If anyone managed to do this — with or without the spectral Delegates first having the chance to become acquainted with 228 years of intervening history — they would probably hear a very interesting debate. What would some of the great political thinkers of the late 18th century say, if posed with these present problems? Which opinions would they side with, which aspects of the political turmoil of the 1750’s and on would be most emotionally resonant for them? Which sides would each person take, and which arguments would they favor?

The one thing this would almost certainly not do is settle anything. It would simply bring 55 additional voices into the room, and everyone in today’s debates would be able to find at least one person to side with.

“Scene at the Signing of the Constitution of the United States,” Howard Chandler Christy, 1940.

If physically having the Founders present wouldn’t simplify the decision, why do we believe that their writings or debates do?

The normal use of “Founders’ intent” in law is a sort of extension of “legislative intent” — that fallback of courts when neither the blackletter text nor the case law is clear, to try to figure out just what Congress meant by a statement. But in questions of legislative intent, the legislature is more or less still there, and is free to opine further on the matter (by legislating) if they so wish. Its use is a method by which the courts can pressure Congress to be clear in their phrasing and communication, so that there is no opportunity for confusion.

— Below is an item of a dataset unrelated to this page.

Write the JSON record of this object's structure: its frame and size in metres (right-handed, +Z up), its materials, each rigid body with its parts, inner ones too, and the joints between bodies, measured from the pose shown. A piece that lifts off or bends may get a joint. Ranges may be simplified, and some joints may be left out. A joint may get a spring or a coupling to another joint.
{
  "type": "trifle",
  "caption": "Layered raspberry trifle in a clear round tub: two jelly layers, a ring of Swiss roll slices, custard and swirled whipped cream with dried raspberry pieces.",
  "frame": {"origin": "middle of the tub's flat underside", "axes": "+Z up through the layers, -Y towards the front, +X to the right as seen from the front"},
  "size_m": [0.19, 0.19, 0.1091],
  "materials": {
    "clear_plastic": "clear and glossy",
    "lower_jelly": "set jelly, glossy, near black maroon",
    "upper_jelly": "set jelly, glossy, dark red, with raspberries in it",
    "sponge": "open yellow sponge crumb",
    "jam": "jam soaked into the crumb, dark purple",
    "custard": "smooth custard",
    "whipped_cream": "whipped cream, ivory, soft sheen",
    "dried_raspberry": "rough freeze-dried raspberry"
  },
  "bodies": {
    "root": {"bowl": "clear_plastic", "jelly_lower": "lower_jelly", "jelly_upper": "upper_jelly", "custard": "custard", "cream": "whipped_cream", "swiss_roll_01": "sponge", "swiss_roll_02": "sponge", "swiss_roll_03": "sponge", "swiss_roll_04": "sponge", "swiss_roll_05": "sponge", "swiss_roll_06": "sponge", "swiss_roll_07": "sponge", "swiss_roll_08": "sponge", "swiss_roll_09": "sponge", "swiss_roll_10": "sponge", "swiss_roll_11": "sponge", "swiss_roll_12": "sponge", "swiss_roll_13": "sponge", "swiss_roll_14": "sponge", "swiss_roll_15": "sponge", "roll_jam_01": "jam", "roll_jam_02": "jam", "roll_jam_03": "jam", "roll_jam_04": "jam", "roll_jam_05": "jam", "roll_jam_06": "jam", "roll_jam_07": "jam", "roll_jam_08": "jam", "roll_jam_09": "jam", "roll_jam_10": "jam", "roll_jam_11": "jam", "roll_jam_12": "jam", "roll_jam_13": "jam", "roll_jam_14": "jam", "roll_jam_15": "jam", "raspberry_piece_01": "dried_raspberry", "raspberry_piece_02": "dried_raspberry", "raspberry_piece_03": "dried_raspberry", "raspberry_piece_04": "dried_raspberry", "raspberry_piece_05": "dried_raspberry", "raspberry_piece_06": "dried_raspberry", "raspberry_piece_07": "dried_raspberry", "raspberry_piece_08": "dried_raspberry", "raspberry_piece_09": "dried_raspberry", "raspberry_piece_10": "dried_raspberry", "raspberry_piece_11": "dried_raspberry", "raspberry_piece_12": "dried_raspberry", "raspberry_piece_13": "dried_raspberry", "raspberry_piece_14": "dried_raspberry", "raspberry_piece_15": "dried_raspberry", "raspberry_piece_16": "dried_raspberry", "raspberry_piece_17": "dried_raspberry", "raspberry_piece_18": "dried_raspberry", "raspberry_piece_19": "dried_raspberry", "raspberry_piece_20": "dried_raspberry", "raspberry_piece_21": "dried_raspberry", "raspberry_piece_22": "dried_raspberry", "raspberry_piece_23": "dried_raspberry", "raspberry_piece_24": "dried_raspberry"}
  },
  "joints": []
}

The Founders’ intent, on the other hand, is invoked differently: the Constitution, we imagine, was handed down by wise elders, and it is our task to try to interpret it within the bounds that they set. To move those bounds would be a rare and unusual thing, only possible in the formal context of a Constitutional amendment.

This is not the way we think about any other legal text. The interpretations of statutes are not only changed when there are new laws; the primary job of appellate courts is precisely to clarify and refine those interpretations, balancing the need to handle new cases with the need for interpretational stability over time. No legislator or group of legislators, no matter how ancient, is allowed to determine the meaning of a text beyond what they already set down in the formal record.

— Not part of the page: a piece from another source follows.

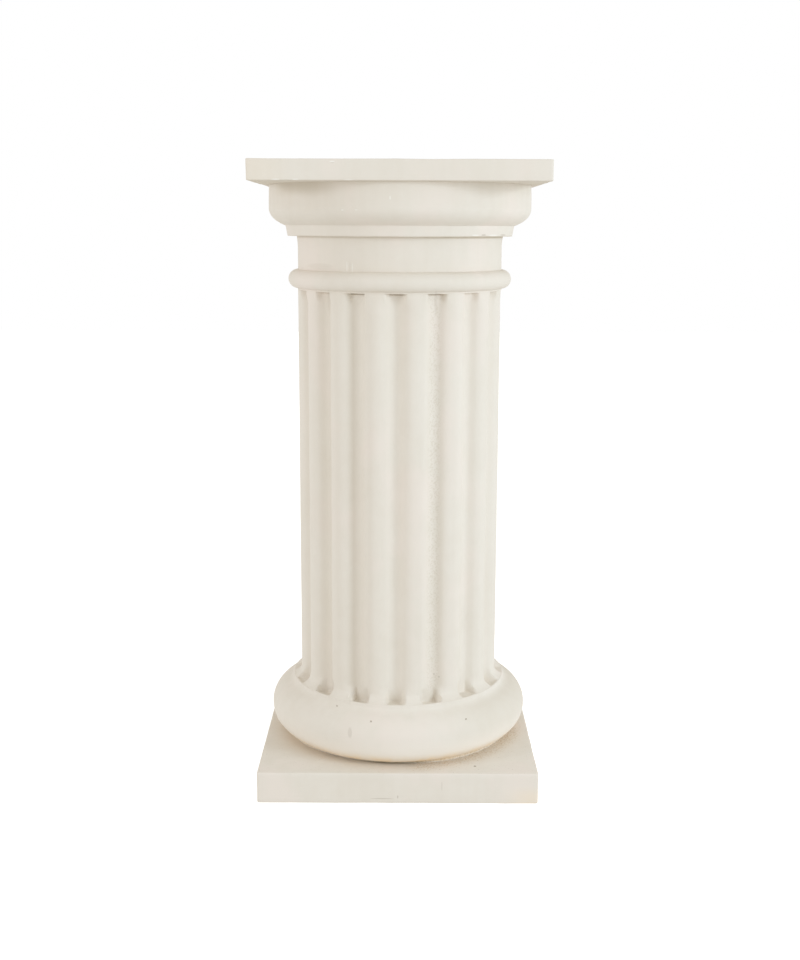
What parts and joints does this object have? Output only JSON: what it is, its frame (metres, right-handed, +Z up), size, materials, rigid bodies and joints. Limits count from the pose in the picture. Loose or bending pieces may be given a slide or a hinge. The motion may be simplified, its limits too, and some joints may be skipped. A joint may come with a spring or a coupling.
{
  "type": "doric column",
  "caption": "Short fluted doric pedestal column of cast plaster, with square plinth, round base roll, neck ring, round capital and square top slab.",
  "frame": {"origin": "middle of the plinth's underside, on the ground", "axes": "+Z up along the column's axis; -Y is the front, square to a side of the plinth and the top slab, and a flute faces it"},
  "size_m": [0.341, 0.341, 0.76],
  "materials": {
    "cast_plaster": "matt, bare cast plaster, warm off-white, with small air holes, worn edges and a faint damp stain round the foot of the base roll"
  },
  "bodies": {
    "root": {"column": "cast_plaster"}
  },
  "joints": []
}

The way we treat the Founders is more like the way we treat divine revelation: a scripture to be measured against, not itself measured. But the Founders were not divine! We often forget that the reason their legacy is so important is that they were the first to do many of the things they did. The Constitution represents the pinnacle of political science of the late 18th century, the very first attempt at democracy on a large scale without underlying monarchy, the template and basis for all attempts which followed it.

Which is all a fancy way of saying, the Founders were making it up as they went along; they had no idea if it would work or not, and left behind a legacy of arguments which ended with “This will probably end badly, but let’s try this and fix it on the fly later on when we figure out what’s broken about it.”

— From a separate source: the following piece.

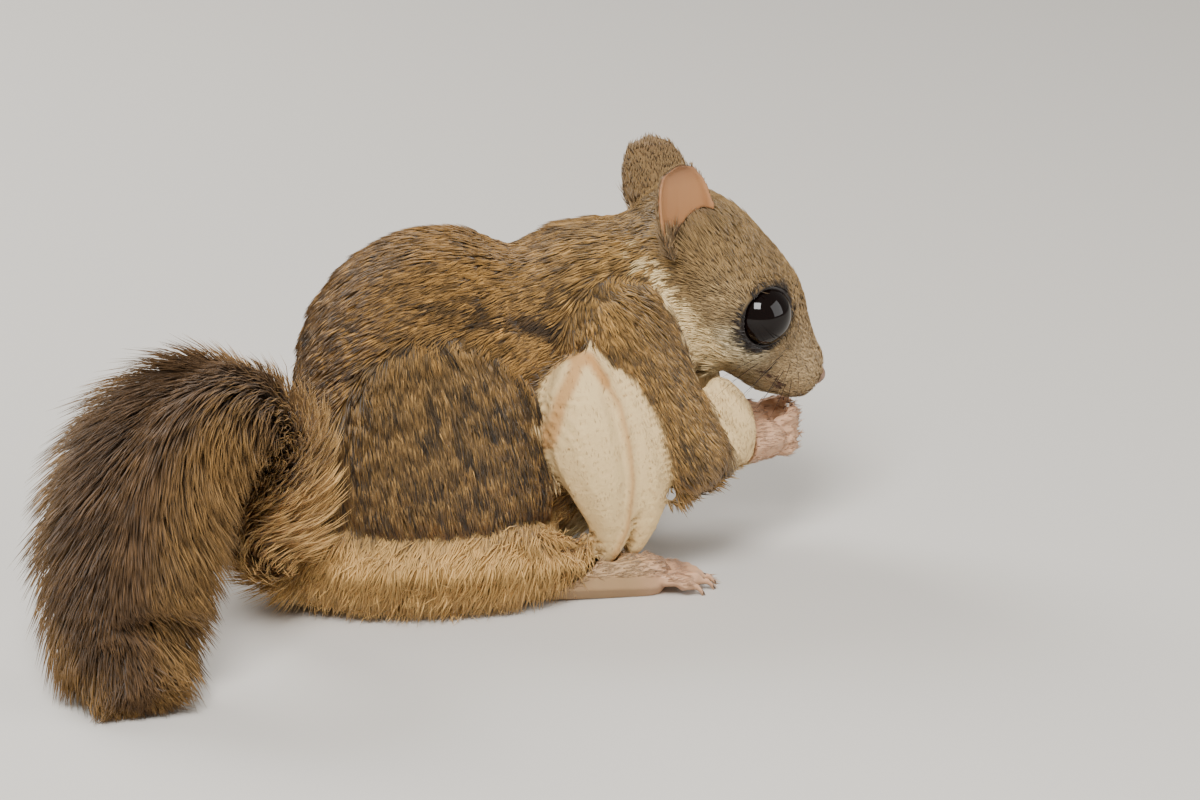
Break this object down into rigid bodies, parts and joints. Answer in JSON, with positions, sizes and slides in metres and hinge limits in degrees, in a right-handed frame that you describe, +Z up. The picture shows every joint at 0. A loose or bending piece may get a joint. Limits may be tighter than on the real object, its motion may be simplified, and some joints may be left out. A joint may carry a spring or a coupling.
{
  "type": "flying squirrel",
  "caption": "Life-size still model of a small nocturnal gliding squirrel, crouched on its haunches with both hands held to its mouth and its flat tail arched behind it.",
  "frame": {"origin": "bottom centre of the bounding box, on the floor that the animal crouches on", "axes": "+X the way that the animal faces, which is also its longest side; +Y its left; +Z up"},
  "size_m": [0.1474, 0.0834, 0.0742],
  "materials": {
    "brown_fur": "short soft coat",
    "flank_fur": "short soft coat",
    "cream_fur": "short soft coat",
    "tail_fur": "long soft coat",
    "skin": "bare skin, satin",
    "eye": "wet gloss"
  },
  "bodies": {
    "root": {"head": "brown_fur", "neck": "brown_fur", "chest": "brown_fur", "belly": "brown_fur", "rump": "brown_fur", "eye_right": "eye", "eye_left": "eye", "ear_right": "skin", "ear_left": "skin", "foreleg_right": "brown_fur", "foreleg_left": "brown_fur", "hand_right": "skin", "hand_left": "skin", "thigh_right": "flank_fur", "thigh_left": "flank_fur", "foot_right": "skin", "foot_left": "skin", "membrane_right": "cream_fur", "membrane_left": "cream_fur", "tail_1": "tail_fur", "tail_2": "tail_fur", "tail_3": "tail_fur", "tail_4": "tail_fur", "tail_5": "tail_fur"}
  },
  "joints": []
}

The fact that this worked as well as it did is a miracle, and a testament to their skill. But it is the exact opposite of divine revelation: it was a messy and ad-hoc work of political engineering, held together with hope and duct tape.

Because of this, asking whether the Founders were aware of the existence of automatic weapons is simply bizarre. Let’s say you showed up at the Convention with an M-16; they would most certainly have debated it, and they would have come up with some kind of answer, but there is nothing which should make us believe that their lack of personal experience of the 19th, 20th, and 21st centuries would make their judgment about these matters better than our own.

The interpretation of the law changes slowly with good reason: predictability is one of the most important values which a system of law (rather than ad-hoc rulings) provides to society. There is every reason that court rulings should take precedent, all the way back to the Constitution and even before, into careful account. But there is no reason to privilege this one aspect of precedent above all others, or to raise the wisdom of our imagined version of specific historical figures among all others.

As E. L. Doctorow said, if we treat the words of our ancestors as a kind of immovable, divine revelation, we are “reverencing something between ourselves and God:” that is, committing idolatry. We may regard the Founders as wise (or sometimes foolish), but they were men, mortal men, and they had far less experience to go on than we do. Even were they giants a hundred times our height, we would still see farther than they did, standing on their shoulders.

The Founders’ intent is an interesting historical item, and may occasionally serve in the same role as legislative intent — but it has no fundamental claim on being the “true” meaning of the Constitution, and never has.